Short exercise:
Retype only the lines from the top of the records to the line with "body_h = 13.5; // [13.2:0.1:16]", including that line but none of the pictures.

□ □ □ □ □ □ □

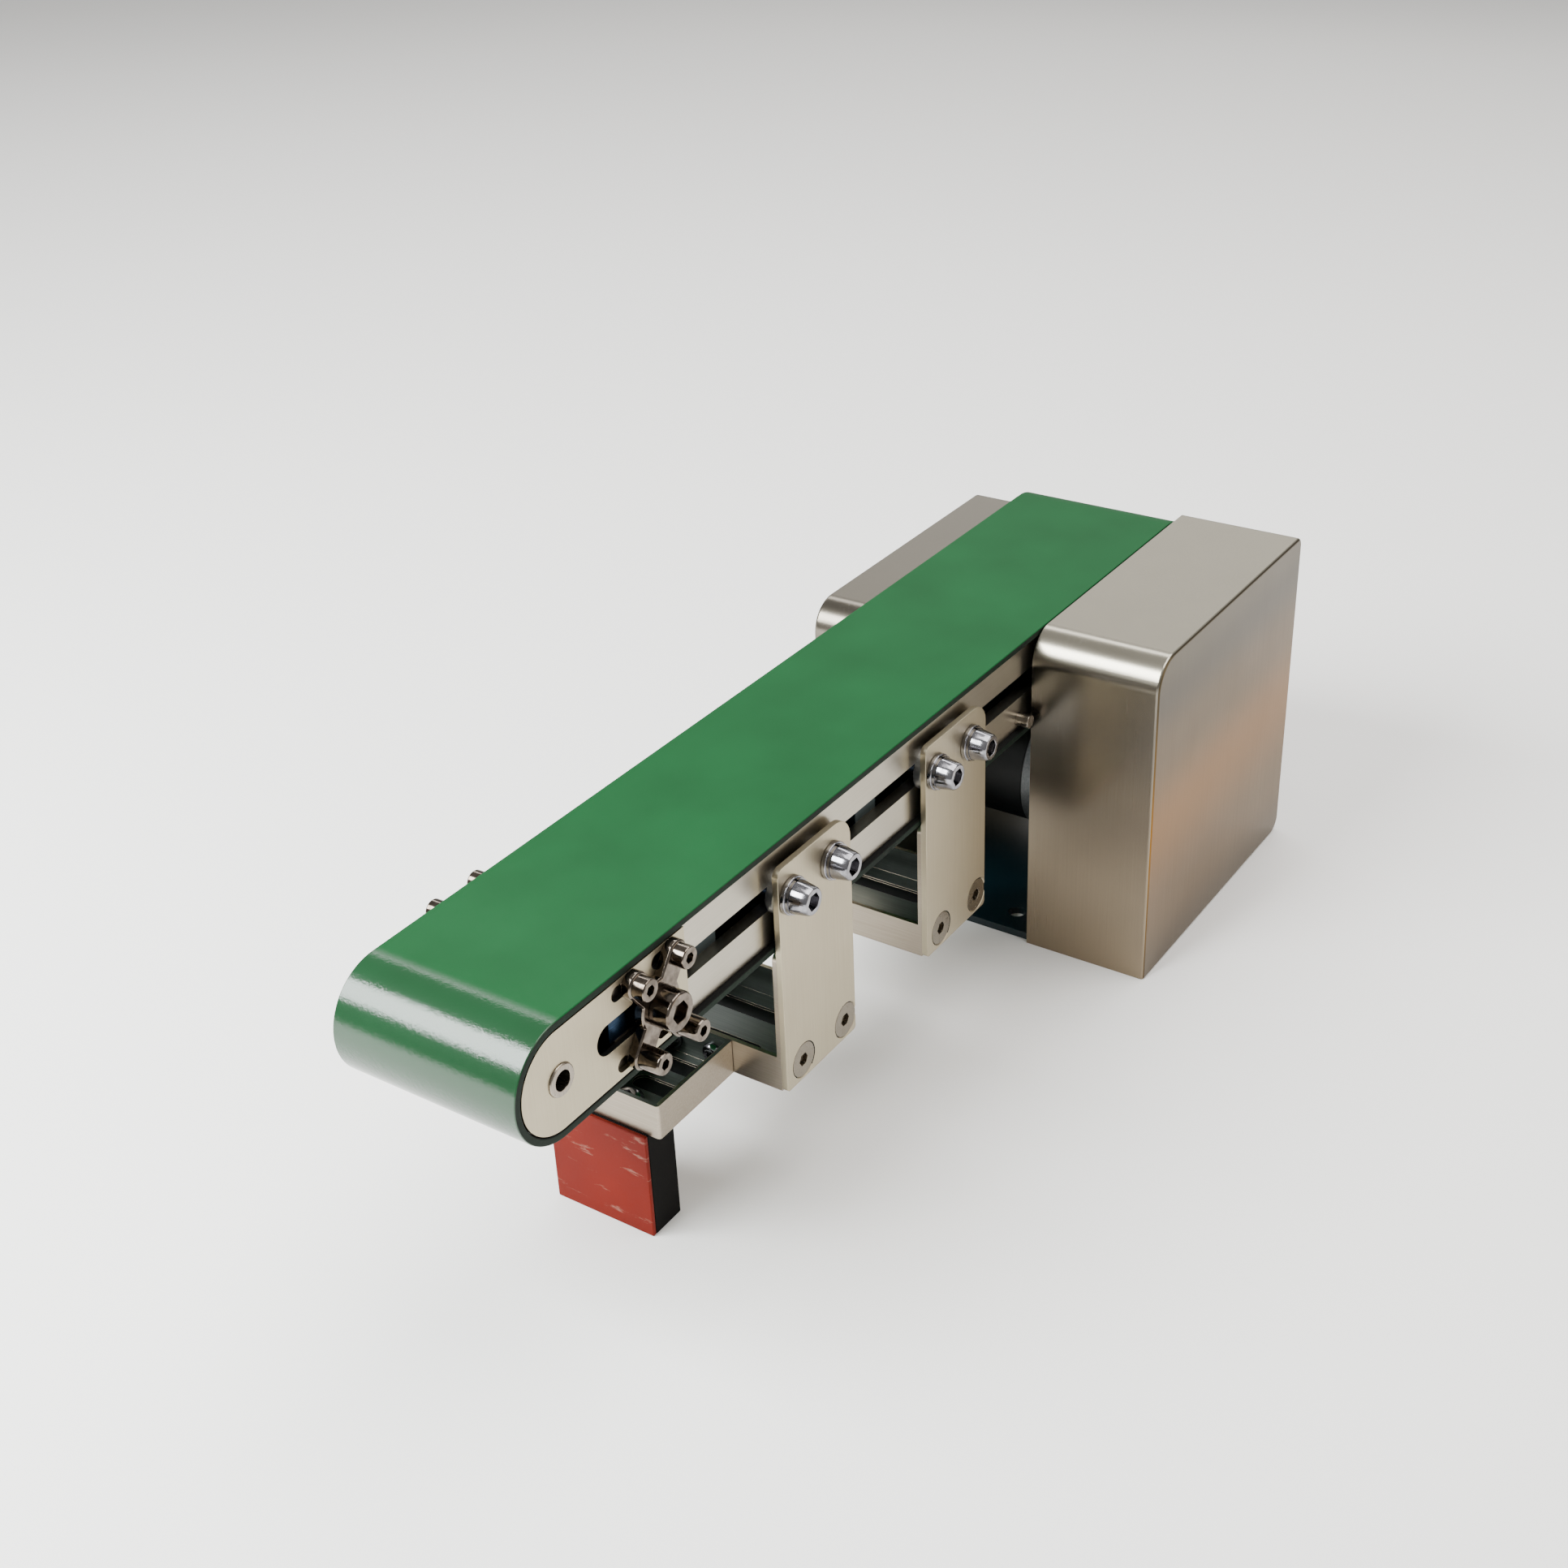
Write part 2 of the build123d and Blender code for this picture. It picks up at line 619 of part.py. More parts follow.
with BuildPart() as foot_angles:
    for side in sides:
        side_block(side, -angle_half, angle_half, side_plate_out, side_plate_out + 14, base_t, base_t + 2)
        side_block(side, -angle_half, angle_half, side_plate_out, side_plate_out + 2, base_t, base_t + 7)
    with BuildSketch(Plane.XY.offset(base_t)):
        with GridLocations(2 * angle_screw_x, 2 * angle_screw_y, 2, 2):
            Circle(m4_button.shank_r + fit_gap)
    extrude(amount=2, mode=Mode.SUBTRACT)
keep(foot_angles, "foot_angles")

m4_angle_screw = make_screw(m4_button, 4.5, domed=True)
with BuildPart() as foot_angle_screws:
    for x in (-angle_screw_x, angle_screw_x):
        for y in (-angle_screw_y, angle_screw_y):
            with Locations(Location((x, y, base_t + 2), (90, 0, 0))):
                add(m4_angle_screw)
keep(foot_angle_screws, "foot_angle_screws")

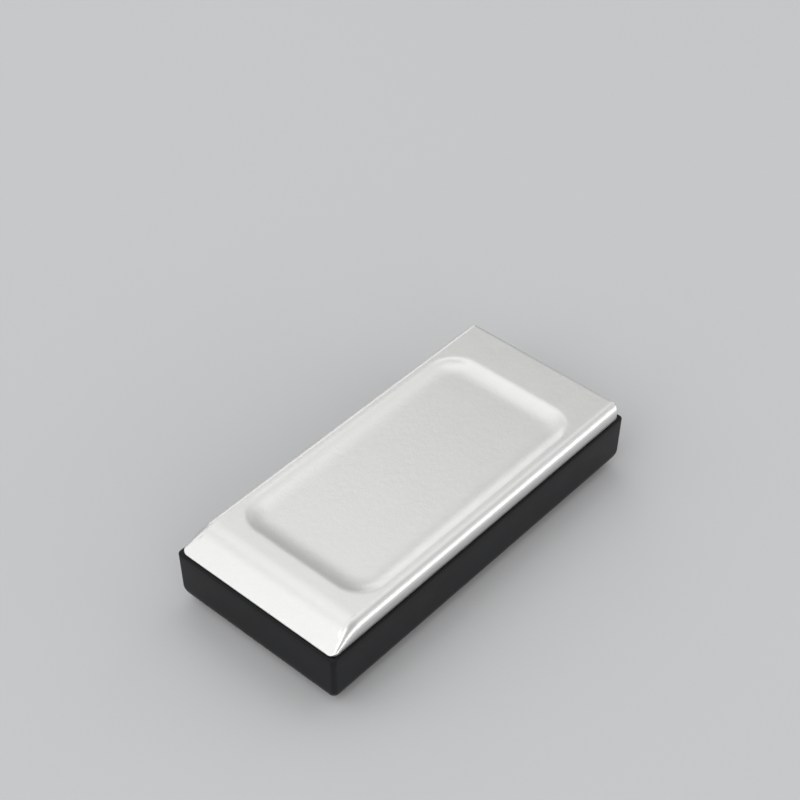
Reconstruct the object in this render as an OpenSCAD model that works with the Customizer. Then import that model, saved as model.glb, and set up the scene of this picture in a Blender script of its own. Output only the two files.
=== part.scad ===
// Portable solid state drive: a slim metal-topped plastic case around one circuit board.
// X runs along the length with the port at +X, Z is up, and the origin is the middle of the underside.

/* [Body] */
// Length of the drive
body_l = 69.5; // [66:0.5:90]
// Width of the drive
body_w = 32.6; // [31:0.2:44]
// Thickness of the drive
body_h = 13.5; // [13.2:0.1:16]

/* [Bottom case] */
// Thickness of the side walls
case_wall = 1.6; // [1.2:0.1:1.8]
// Thickness of the floor
case_floor = 1.2; // [0.8:0.1:2]
// How far each wall leans in from the rim to the underside
case_lean = 0.2; // [0.1:0.05:0.4]
// Radius of the case's plan corners at the rim
rim_corner_r = 0.8; // [0.6:0.1:1.6]
// Radius between the walls and the underside
foot_r = 3.4; // [2.6:0.1:3.6]
// Radius of the plan corners inside the case
cavity_corner_r = 1.6; // [1.6:0.1:2.4]
// Chamfer that keeps the foot's wall thick inside the case
cavity_chamfer = 1.2; // [1:0.1:1.2]
// Chamfer on the outer edge of the rim
rim_chamfer = 0.2; // [0.1:0.05:0.3]
// Diameter of the bosses that carry the board
boss_d = 4.4; // [4:0.1:5]
// Thickness of the ribs that hold the port from below
cradle_rib_t = 1.0; // [0.6:0.1:1.5]
// Distance of each of those ribs from the port's middle
cradle_rib_y = 2.9; // [2:0.1:3.5]

/* [Metal cover] */
// Height of the cover above the seam
cover_h = 3.0; // [2.6:0.1:3.4]
// Thickness of the cover's metal
cover_wall = 0.9; // [0.7:0.05:1.1]
// Width of the black ledge that shows round the cover
ledge_w = 0.5; // [0.3:0.05:0.7]
// Radius of the cover's plan corners
cover_corner_r = 1.2; // [1.2:0.1:1.8]
// Radius of the cover's long top edges and of its top edge over the port
top_fillet_r = 1.0; // [0.6:0.05:1.1]
// Angle of the slope at the end away from the port
slope_angle = 31; // [26:1:36]
// Upright edge left at the foot of the slope
slope_foot_h = 0.2; // [0.2:0.05:0.6]
// Radius of the bend between the top and the slope
bend_r = 6.0; // [4:0.1:7]
// Length of the shallow dish in the top
dish_l = 52.4; // [46:0.2:53]
// Width of the dish
dish_w = 28.2; // [24:0.2:28.6]
// Radius of the dish's plan corners
dish_corner_r = 5.6; // [5:0.1:8]
// How far the dish's middle lies towards the port
dish_shift = 0.6; // [0:0.1:1]
// Depth of the dish
dish_depth = 0.7; // [0.4:0.05:0.8]
// Width of the rounded lip at the dish's edge
dish_lip_w = 1.2; // [0.6:0.1:1.6]
// Width of the sweep from the lip down to the dish's floor
dish_sweep_w = 3.4; // [2:0.1:3.4]
// Length of each locating tab under the cover
tab_l = 5.0; // [3:0.5:7]
// Thickness of the locating tabs
tab_t = 0.8; // [0.6:0.1:1]
// How far the tabs reach down inside the case
tab_drop = 1.2; // [0.8:0.1:1.6]
// Distance between the locating tabs along each side
tab_pitch = 18; // [14:1:19]
// Distance of the two end tabs from the middle
end_tab_y = 9.5; // [8:0.5:10]
// Gap between the tabs and the case
tab_gap = 0.12; // [0.08:0.02:0.2]

/* [Seam tape] */
// Thickness of the bonding tape between cover and case
tape_t = 0.12; // [0.08:0.02:0.2]
// Width of the tape
tape_w = 0.65; // [0.4:0.05:0.7]
// How far the tape stands in from the cover's edge
tape_inset = 0.15; // [0.05:0.05:0.2]

/* [Circuit board] */
// Thickness of the board
board_t = 0.8; // [0.6:0.1:1.2]
// Gap between the board's edge and the case
board_gap = 0.7; // [0.5:0.1:1]
// Radius of the board's corners
board_corner_r = 1.5; // [1:0.1:2.5]
// Distance of the screws from the board's ends, away from the port
near_screw_inset = 3.4; // [3.2:0.1:5]
// Distance of the screws from the board's end over the port
far_screw_inset = 8.6; // [8:0.1:10]
// Distance of the screws from the board's long edges
side_screw_inset = 2.6; // [2.4:0.1:3]

/* [Screws] */
// Thread diameter of the board screws
screw_d = 1.6; // [1.4:0.1:1.8]
// Length of the screws under the head
screw_l = 4.0; // [3.4:0.1:4.2]
// Diameter of the screw heads
head_d = 2.8; // [2.4:0.1:3.2]
// Height of the screw heads
head_h = 0.6; // [0.5:0.05:0.9]
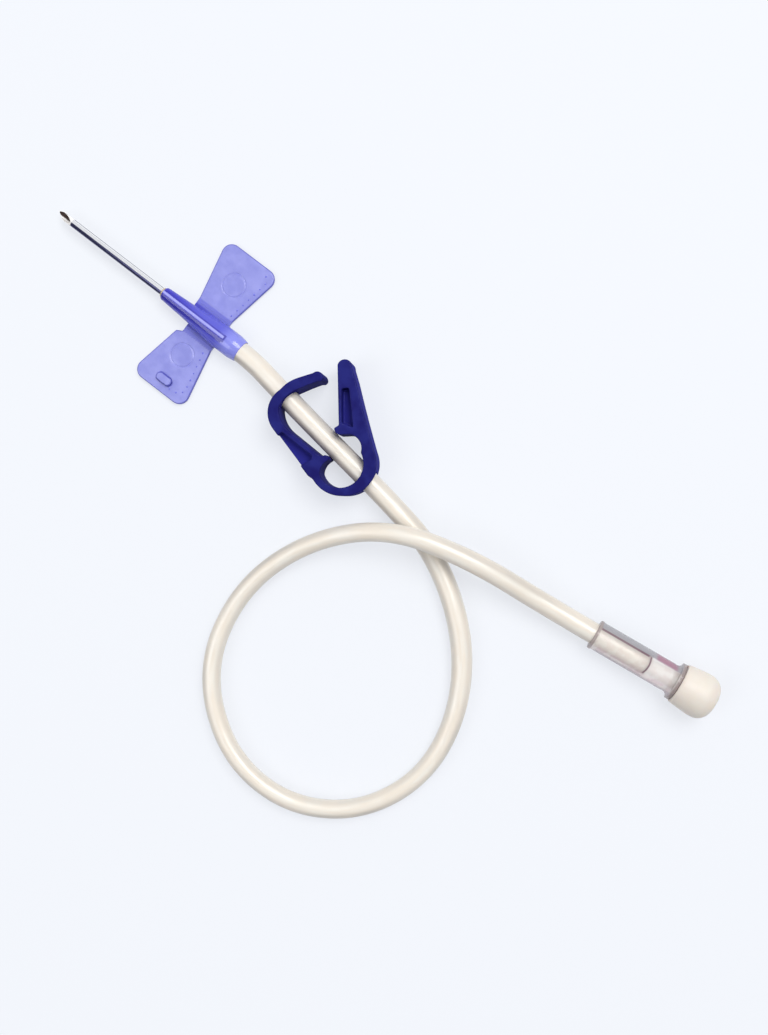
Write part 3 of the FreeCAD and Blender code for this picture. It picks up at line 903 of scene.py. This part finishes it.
# Luer connector: a clear hard moulding. The tubing is glued into its long socket, and past the
# flange its nose holds the luer taper that the cap closes.
MOUTH = (-129.1, 2.0)
WAY = (-0.9914, -0.1311)
MOUTH_RIM = (0.4 * MM, 0.7 * MM)
FLANGE_RING = ((19.6 * MM, 20.1 * MM), (20.8 * MM, 21.1 * MM))
UPPER_WALL = (1.9 * MM, 2.2 * MM)
LOWER_WALL = (1.2 * MM, 2.6 * MM)
LOWER_EDGE = (2.7 * MM, 3.0 * MM)
LOWER_EDGE_FROM = (1.0 * MM, 2.0 * MM)
TUBING_EDGE_LINE = ((1.65 * MM, 1.8 * MM), (2.1 * MM, 2.25 * MM))
TUBING_EDGE_ENDS = (12.0 * MM, 13.0 * MM)
TUBE_END = ((12.8 * MM, 13.0 * MM), (13.2 * MM, 13.4 * MM))
TUBE_END_FROM = (-2.2 * MM, -1.8 * MM)
TUBE_END_BOW = 90.0
WINE_SIDE = (1.8 * MM, 2.4 * MM)
WINE_STRETCH = ((13.5 * MM, 14.5 * MM), (18.5 * MM, 19.5 * MM))
MIST = ((0.93, 0.84, 0.79), (0.97, 0.93, 0.87))
PINK = ((0.80, 0.62, 0.64), (0.93, 0.84, 0.80))
WALL_SHADE = (0.36, 0.35, 0.37)
EDGE_SHADE = (0.42, 0.38, 0.43)
LINE_BROWN = (0.22, 0.14, 0.17)
WINE = (0.36, 0.17, 0.24)
RING_BROWN = (0.36, 0.30, 0.29)
connector = copied("luer_connector", "connector", 28)

# It is partly see-through. What a clear wall bends into lines is painted on it as colour: the glued
# tubing's edge and end seen through it, painted shade on the walls and along the lower edge, a touch of
# pink and wine, and the rims. Each is set by how far a place is past the mouth that the tubing enters,
# and how far beside the connector's axis.
clear = Finish("clear_plastic", Roughness=0.12, IOR=1.46)
x, y, z = clear.place()
past = (x - MOUTH[0] * MM) * WAY[0] + (y - MOUTH[1] * MM) * WAY[1]
offset = (y - MOUTH[1] * MM) * WAY[0] - (x - MOUTH[0] * MM) * WAY[1]
below = offset * -1.0
haze = clear.noise(600.0, 4.0)
lower = below.between(*LOWER_WALL)
tone = lower.mix(haze.between(0.4, 0.6).mix(*MIST), haze.between(0.45, 0.62).mix(*PINK))
upper = offset.between(*UPPER_WALL)
tone = upper.mix(tone, WALL_SHADE)
under = below.between(*LOWER_EDGE) * past.between(*LOWER_EDGE_FROM)
tone = (under * 0.7).mix(tone, EDGE_SHADE)
tubing_edge_line = offset.band(*TUBING_EDGE_LINE) * (1.0 - past.between(*TUBING_EDGE_ENDS))
bowed = past + offset * offset * TUBE_END_BOW
tube_end = bowed.band(*TUBE_END) * (1.0 - upper) * offset.between(*TUBE_END_FROM)
dark_lines = tubing_edge_line.maths("MAXIMUM", tube_end)
tone = dark_lines.mix(tone, LINE_BROWN)
wine = past.band(*WINE_STRETCH) * offset.between(*WINE_SIDE)
tone = wine.mix(tone, WINE)
rims = past.band(*FLANGE_RING).maths("MAXIMUM", 1.0 - past.between(*MOUTH_RIM))
tone = rims.mix(tone, RING_BROWN)
drawn_in = lower * 0.5
for part in (upper, rims, dark_lines, wine, under):
    drawn_in = drawn_in.maths("MAXIMUM", part)
dress(connector, clear.feed(Base_Color=tone, Alpha=drawn_in * 0.38 + 0.34), "connector_clear")
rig.ride(connector, "root")
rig.replaces(connector, "luer_connector")

# Cap: a cream moulding with a closed round end and a plug on its centre. It is screwed over the
# connector's nose and keeps it closed until use.
CAP_CREAM = (0.76, 0.645, 0.545)
CAP_PALE = (0.80, 0.69, 0.59)
cap = copied("luer_cap", "cap", 35)
cap_cream = Finish("cap_plastic", Roughness=0.4, Subsurface_Weight=0.15, Specular_IOR_Level=0.3)
cap_tone = cap_cream.noise(400.0).mix(CAP_CREAM, CAP_PALE)
dress(cap, cap_cream.feed(Base_Color=cap_tone), "cap_white")
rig.ride(cap, "luer_cap")
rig.replaces(cap, "luer_cap")

# The tubing lies as one cord from the hub's rear end to the connector. The clamp is threaded on it,
# and the connector and its cap end it.
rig.cord(
    tubing,
    exit=(-0.0271, 0.0, 0.00295),
    length=0.316,
    diameter=TUBE_OUTER,
    far_end="connector",
    stiffness="medium",
    lay="loose",
    path=path,
    with_pieces=[clamp_frame, clamp_arm, connector, cap],
)

# Floor and light: a pale table under a large soft lamp and a pale sky that is darker to one side.
# The floor shows its own colour to the lens, and keeps part of the shadows.
MIDDLE = (-0.06, 0.02)
TABLE_REACH = 1.5
TABLE_DROP = 0.05 * MM
TABLE_GREY = (0.80, 0.82, 0.85)
TABLE_GLOW = (0.92, 0.945, 1.0)
GLOW_SHARE = 0.72
SKY_BRIGHT = (0.95, 0.965, 1.0)
SKY_DARK = (0.30, 0.31, 0.35)
bm = bmesh.new()
bmesh.ops.create_grid(bm, x_segments=1, y_segments=1, size=TABLE_REACH)
floor = mesh_piece("floor", bm)
floor.location = (*MIDDLE, -TABLE_DROP)
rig.stage(floor)
paper = Finish("pale_table", Roughness=0.9)
table = paper.node("ShaderNodeBsdfDiffuse", (), {"Color": rgba(TABLE_GREY)})
shown = paper.node("ShaderNodeEmission", (), {"Color": rgba(TABLE_GLOW), "Strength": 0.955})
ray = [paper.node("ShaderNodeLightPath", (), (), output) for output in (0, 3, 6)]
seen = ray[0].maths("MAXIMUM", ray[1]).maths("MAXIMUM", ray[2])
cover = paper.node("ShaderNodeMixShader", (), {0: seen * GLOW_SHARE, 1: table, 2: shown})
paper.tree.links.new(cover.socket, paper.tree.nodes["Material Output"].inputs["Surface"])
floor.data.materials.append(paper.material)

world = bpy.data.worlds.new("sky")
world.use_nodes = True
scene.world = world
sky = world.node_tree
way = Shade.node(sky, "ShaderNodeTexCoord")
far_side = Shade.node(sky, "ShaderNodeSeparateXYZ", (), {0: way}, 1)
sky_tone = far_side.between(0.12, 0.5).mix(SKY_BRIGHT, SKY_DARK)
sky.links.new(sky_tone.socket, sky.nodes["Background"].inputs["Color"])
sky.nodes["Background"].inputs["Strength"].default_value = 0.62


def lamp(name, place, size, power):
    """A soft square lamp that faces the middle of the object."""
    light = bpy.data.lights.new(name, "AREA")
    light.size = size
    light.energy = power
    fitting = bpy.data.objects.new(name, light)
    fitting.location = place
    facing = Vector((*MIDDLE, 0)) - Vector(place)
    fitting.rotation_euler = facing.to_track_quat("-Z", "Y").to_euler()
    scene.collection.objects.link(fitting)


lamp("overhead", (-0.12, -0.40, 0.80), 0.5, 5.9)
lamp("far_side", (0.25, 0.45, 0.70), 0.5, 2.2)

now = [list(corner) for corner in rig.bounds()]
json.dump(
    {"cad": [list(corner) for corner in cad_box], "model": now},
    open("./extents.json", "w"),
)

□ □ □ □ □ □ □

Result of the exercise:
Write part 2 of the build123d and Blender code for this picture. It picks up at line 619 of part.py. More parts follow.
with BuildPart() as foot_angles:
    for side in sides:
        side_block(side, -angle_half, angle_half, side_plate_out, side_plate_out + 14, base_t, base_t + 2)
        side_block(side, -angle_half, angle_half, side_plate_out, side_plate_out + 2, base_t, base_t + 7)
    with BuildSketch(Plane.XY.offset(base_t)):
        with GridLocations(2 * angle_screw_x, 2 * angle_screw_y, 2, 2):
            Circle(m4_button.shank_r + fit_gap)
    extrude(amount=2, mode=Mode.SUBTRACT)
keep(foot_angles, "foot_angles")

m4_angle_screw = make_screw(m4_button, 4.5, domed=True)
with BuildPart() as foot_angle_screws:
    for x in (-angle_screw_x, angle_screw_x):
        for y in (-angle_screw_y, angle_screw_y):
            with Locations(Location((x, y, base_t + 2), (90, 0, 0))):
                add(m4_angle_screw)
keep(foot_angle_screws, "foot_angle_screws")

Reconstruct the object in this render as an OpenSCAD model that works with the Customizer. Then import that model, saved as model.glb, and set up the scene of this picture in a Blender script of its own. Output only the two files.
=== part.scad ===
// Portable solid state drive: a slim metal-topped plastic case around one circuit board.
// X runs along the length with the port at +X, Z is up, and the origin is the middle of the underside.

/* [Body] */
// Length of the drive
body_l = 69.5; // [66:0.5:90]
// Width of the drive
body_w = 32.6; // [31:0.2:44]
// Thickness of the drive
body_h = 13.5; // [13.2:0.1:16]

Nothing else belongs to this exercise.